Over the past few months, quietly, the banks have turned on the lending spigot. Growth is still modest and is weighted toward the strongest corporate and consumer borrowers. However, after several quarters of flat or lower loan balances, several of the nation’s biggest banks are reporting increases.
On Monday, Citigroup officials reported that the bank recorded loan growth compared with a year ago. This growth was in all of its businesses during the third quarter and in their businesses around the world. Wells Fargo announced new loan commitments to small businesses were up 8 percent, while lending to larger companies has been growing for 14 months in a row.
Across the country, analysts expect an increase in credit card loan balances before the end of the year. Wells Fargo’s chief financial officer, Timothy J. Sloan, says: “The narrative that banks aren’t lending is incorrect. Lending is strong, and based on what we’re seeing, it will continue to grow.”

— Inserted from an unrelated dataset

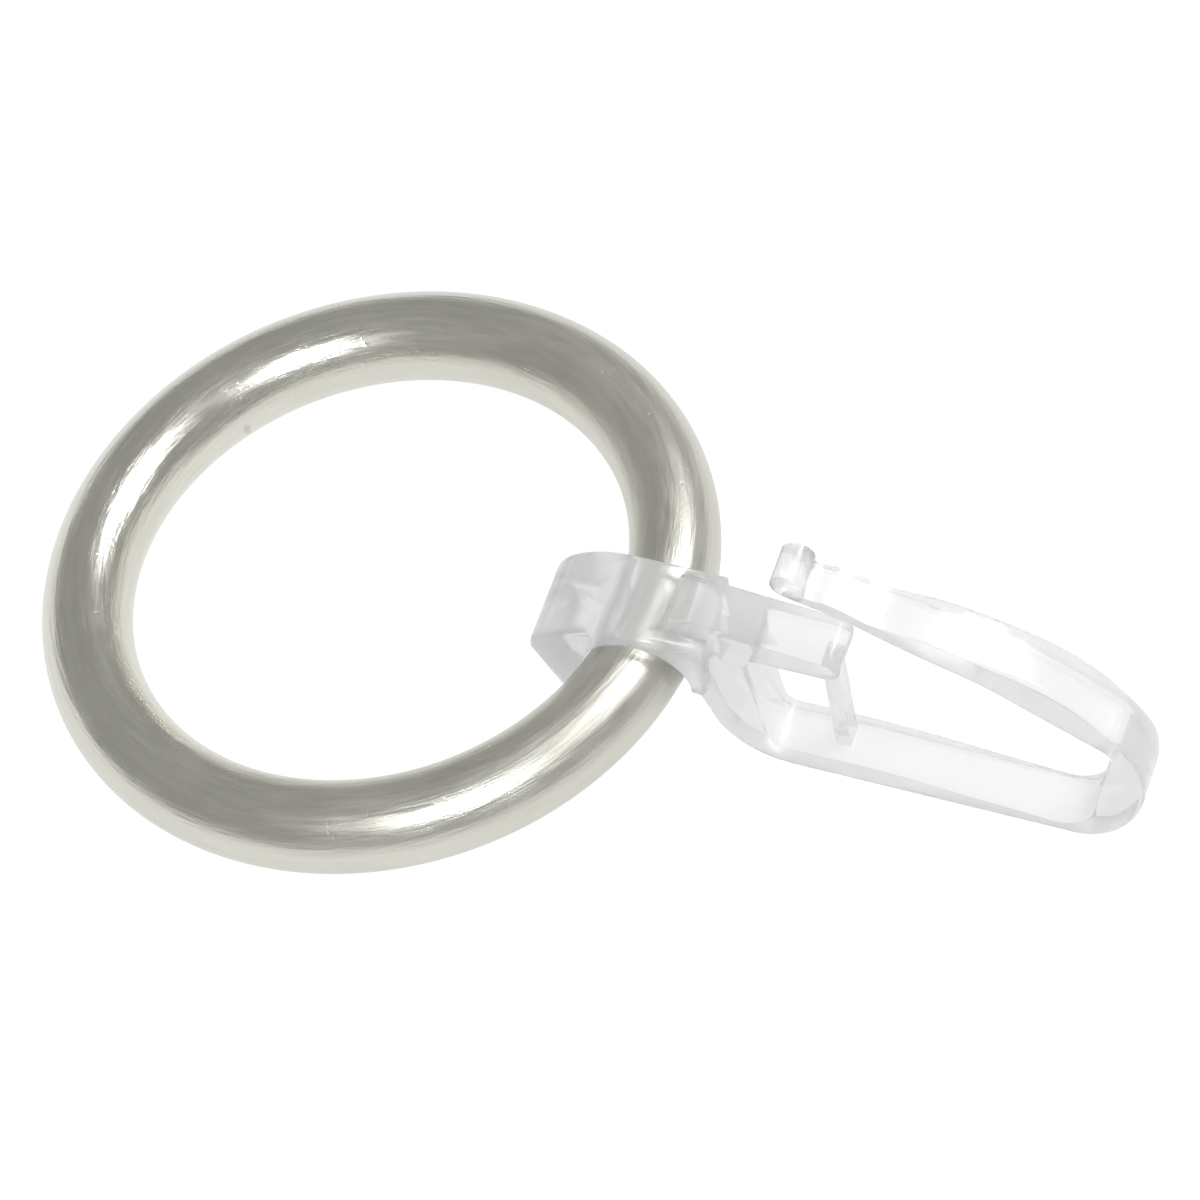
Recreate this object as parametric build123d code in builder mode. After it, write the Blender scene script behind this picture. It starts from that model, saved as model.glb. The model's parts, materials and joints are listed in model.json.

Reasons given for this increase in lending include more customers taking advantage of very low interest rates and borrowers in need of cash drawing on their credit lines.
It's interesting how the media paints a picture of banks not lending any money. Although money is not as easy to come by as it was a few lears ago, people need to realize that this is how banks make money. If they aren't making loans, they aren't making an interest spread and therefore aren't making any returns.
Banks are always lending, and always will lend. That's what they do! The main question is what are their criteria, and what does it take to get their money. Then we go out there and fill in the gaps as to what we need to get the bank to act.